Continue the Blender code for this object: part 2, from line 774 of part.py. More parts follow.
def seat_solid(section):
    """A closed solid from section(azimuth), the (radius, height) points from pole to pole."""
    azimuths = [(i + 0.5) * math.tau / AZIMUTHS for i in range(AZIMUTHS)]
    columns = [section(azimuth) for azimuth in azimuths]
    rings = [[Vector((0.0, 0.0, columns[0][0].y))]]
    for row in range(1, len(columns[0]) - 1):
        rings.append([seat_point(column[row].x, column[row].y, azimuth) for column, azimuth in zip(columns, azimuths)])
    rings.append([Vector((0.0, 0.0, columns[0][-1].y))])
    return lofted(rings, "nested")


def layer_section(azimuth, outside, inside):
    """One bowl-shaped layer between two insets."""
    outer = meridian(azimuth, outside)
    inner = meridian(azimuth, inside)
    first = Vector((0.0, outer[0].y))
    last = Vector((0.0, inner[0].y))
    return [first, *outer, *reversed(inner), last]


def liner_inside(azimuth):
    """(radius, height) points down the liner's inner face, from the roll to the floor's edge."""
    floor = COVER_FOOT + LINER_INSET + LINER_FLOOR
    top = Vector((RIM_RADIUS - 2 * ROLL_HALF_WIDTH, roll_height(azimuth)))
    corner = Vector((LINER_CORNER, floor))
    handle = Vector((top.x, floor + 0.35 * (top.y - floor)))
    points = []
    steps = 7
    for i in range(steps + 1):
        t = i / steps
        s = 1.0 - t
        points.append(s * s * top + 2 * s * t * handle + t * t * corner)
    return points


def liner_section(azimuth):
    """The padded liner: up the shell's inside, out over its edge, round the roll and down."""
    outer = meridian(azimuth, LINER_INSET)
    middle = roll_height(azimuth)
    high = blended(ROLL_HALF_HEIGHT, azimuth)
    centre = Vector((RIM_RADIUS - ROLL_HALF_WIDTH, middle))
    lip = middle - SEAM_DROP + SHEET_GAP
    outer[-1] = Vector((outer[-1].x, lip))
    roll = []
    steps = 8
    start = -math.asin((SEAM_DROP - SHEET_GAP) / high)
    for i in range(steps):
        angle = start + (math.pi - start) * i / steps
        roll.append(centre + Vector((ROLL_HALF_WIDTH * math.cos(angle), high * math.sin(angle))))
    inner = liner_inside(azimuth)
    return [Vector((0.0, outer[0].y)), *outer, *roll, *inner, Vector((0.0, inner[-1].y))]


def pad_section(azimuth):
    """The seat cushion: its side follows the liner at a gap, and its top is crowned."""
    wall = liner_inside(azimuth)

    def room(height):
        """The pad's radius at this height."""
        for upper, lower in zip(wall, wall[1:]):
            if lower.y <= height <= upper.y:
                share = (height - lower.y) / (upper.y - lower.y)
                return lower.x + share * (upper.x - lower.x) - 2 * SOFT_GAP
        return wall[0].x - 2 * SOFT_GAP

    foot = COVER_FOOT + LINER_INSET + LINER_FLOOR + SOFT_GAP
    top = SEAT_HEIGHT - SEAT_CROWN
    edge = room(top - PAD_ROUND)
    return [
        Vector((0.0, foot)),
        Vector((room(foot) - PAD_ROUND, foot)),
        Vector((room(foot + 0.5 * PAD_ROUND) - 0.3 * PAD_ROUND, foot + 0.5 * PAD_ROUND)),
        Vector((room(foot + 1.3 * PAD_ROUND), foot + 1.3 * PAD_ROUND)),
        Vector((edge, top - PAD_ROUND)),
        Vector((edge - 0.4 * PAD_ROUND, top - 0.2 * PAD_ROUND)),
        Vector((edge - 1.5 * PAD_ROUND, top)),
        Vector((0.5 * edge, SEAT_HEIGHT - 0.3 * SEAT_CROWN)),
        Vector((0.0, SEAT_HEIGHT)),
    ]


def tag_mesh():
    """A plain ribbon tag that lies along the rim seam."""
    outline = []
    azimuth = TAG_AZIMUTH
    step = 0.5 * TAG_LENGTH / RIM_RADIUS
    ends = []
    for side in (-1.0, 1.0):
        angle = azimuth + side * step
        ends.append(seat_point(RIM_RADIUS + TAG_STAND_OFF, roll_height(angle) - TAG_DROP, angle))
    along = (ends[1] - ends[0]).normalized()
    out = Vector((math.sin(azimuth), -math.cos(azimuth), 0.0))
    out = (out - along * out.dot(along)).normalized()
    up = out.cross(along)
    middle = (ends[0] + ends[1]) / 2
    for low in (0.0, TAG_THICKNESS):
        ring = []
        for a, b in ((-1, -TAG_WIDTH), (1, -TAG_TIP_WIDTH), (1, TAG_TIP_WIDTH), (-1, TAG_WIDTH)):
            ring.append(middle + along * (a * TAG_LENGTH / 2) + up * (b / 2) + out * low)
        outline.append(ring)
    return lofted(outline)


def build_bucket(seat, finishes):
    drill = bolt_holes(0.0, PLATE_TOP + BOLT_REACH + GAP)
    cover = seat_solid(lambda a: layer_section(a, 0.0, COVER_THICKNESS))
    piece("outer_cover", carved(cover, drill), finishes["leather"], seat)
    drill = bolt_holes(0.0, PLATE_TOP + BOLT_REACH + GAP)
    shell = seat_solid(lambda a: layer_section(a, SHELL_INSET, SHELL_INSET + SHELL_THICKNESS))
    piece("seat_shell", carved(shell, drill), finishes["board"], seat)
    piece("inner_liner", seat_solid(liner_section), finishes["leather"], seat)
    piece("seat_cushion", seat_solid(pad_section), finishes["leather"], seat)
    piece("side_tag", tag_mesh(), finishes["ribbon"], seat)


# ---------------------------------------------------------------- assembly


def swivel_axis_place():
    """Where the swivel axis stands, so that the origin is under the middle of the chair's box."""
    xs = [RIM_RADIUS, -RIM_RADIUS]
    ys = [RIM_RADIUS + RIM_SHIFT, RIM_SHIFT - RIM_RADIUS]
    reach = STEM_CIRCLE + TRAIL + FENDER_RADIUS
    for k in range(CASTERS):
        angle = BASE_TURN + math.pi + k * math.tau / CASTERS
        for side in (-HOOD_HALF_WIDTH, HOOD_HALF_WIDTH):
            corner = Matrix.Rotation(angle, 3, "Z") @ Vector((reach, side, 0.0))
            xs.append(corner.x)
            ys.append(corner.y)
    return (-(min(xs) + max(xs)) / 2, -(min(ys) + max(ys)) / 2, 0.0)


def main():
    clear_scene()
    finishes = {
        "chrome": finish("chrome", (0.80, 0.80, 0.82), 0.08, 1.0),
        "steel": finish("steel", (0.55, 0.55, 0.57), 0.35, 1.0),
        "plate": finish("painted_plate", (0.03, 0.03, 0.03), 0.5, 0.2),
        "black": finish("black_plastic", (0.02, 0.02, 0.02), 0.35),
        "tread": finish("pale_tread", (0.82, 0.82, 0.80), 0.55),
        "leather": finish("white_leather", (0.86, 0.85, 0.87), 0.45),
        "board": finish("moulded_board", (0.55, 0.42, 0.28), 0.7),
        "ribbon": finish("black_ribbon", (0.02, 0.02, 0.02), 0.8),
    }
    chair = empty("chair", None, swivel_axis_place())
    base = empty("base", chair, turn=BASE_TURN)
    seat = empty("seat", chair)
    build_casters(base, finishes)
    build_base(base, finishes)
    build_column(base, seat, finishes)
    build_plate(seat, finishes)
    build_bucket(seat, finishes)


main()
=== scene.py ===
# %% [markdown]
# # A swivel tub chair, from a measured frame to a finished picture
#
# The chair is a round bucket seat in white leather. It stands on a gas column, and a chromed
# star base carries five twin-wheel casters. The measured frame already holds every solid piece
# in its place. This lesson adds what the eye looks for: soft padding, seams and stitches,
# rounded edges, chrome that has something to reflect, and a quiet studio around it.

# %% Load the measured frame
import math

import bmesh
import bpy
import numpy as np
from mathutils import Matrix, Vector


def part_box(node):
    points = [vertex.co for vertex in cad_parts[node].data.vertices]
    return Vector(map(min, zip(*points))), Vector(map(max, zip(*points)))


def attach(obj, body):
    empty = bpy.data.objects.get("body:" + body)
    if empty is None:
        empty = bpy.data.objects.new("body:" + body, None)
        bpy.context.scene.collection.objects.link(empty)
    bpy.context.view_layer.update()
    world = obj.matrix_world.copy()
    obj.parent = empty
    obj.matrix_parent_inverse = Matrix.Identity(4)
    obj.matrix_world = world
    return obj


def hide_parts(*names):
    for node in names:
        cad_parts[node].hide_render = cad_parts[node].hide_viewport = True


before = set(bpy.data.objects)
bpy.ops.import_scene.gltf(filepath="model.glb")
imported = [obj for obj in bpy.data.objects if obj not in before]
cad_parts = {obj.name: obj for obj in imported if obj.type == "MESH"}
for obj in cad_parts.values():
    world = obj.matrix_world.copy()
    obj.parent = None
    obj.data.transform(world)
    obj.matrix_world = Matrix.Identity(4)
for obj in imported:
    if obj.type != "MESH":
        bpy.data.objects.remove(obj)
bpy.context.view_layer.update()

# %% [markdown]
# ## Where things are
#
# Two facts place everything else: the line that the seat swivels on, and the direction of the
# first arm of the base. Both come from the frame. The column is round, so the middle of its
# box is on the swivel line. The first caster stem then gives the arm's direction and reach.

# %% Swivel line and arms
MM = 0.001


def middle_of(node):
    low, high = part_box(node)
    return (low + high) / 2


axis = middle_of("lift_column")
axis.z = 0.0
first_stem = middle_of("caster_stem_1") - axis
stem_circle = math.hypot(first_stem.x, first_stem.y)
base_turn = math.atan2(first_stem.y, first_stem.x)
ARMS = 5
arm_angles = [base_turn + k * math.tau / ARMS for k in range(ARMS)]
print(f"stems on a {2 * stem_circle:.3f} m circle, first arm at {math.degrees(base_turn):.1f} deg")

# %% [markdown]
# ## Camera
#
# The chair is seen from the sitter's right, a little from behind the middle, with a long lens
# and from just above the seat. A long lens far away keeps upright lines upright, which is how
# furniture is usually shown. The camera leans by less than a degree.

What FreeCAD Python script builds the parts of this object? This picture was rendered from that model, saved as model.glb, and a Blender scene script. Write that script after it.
^^^^^^^^
▸ Exercise directions
The lines from the first of the entries through the line holding "return points" are to be restated word for word, and no others.

▸ Task result
Continue the Blender code for this object: part 2, from line 774 of part.py. More parts follow.
def seat_solid(section):
    """A closed solid from section(azimuth), the (radius, height) points from pole to pole."""
    azimuths = [(i + 0.5) * math.tau / AZIMUTHS for i in range(AZIMUTHS)]
    columns = [section(azimuth) for azimuth in azimuths]
    rings = [[Vector((0.0, 0.0, columns[0][0].y))]]
    for row in range(1, len(columns[0]) - 1):
        rings.append([seat_point(column[row].x, column[row].y, azimuth) for column, azimuth in zip(columns, azimuths)])
    rings.append([Vector((0.0, 0.0, columns[0][-1].y))])
    return lofted(rings, "nested")


def layer_section(azimuth, outside, inside):
    """One bowl-shaped layer between two insets."""
    outer = meridian(azimuth, outside)
    inner = meridian(azimuth, inside)
    first = Vector((0.0, outer[0].y))
    last = Vector((0.0, inner[0].y))
    return [first, *outer, *reversed(inner), last]


def liner_inside(azimuth):
    """(radius, height) points down the liner's inner face, from the roll to the floor's edge."""
    floor = COVER_FOOT + LINER_INSET + LINER_FLOOR
    top = Vector((RIM_RADIUS - 2 * ROLL_HALF_WIDTH, roll_height(azimuth)))
    corner = Vector((LINER_CORNER, floor))
    handle = Vector((top.x, floor + 0.35 * (top.y - floor)))
    points = []
    steps = 7
    for i in range(steps + 1):
        t = i / steps
        s = 1.0 - t
        points.append(s * s * top + 2 * s * t * handle + t * t * corner)
    return points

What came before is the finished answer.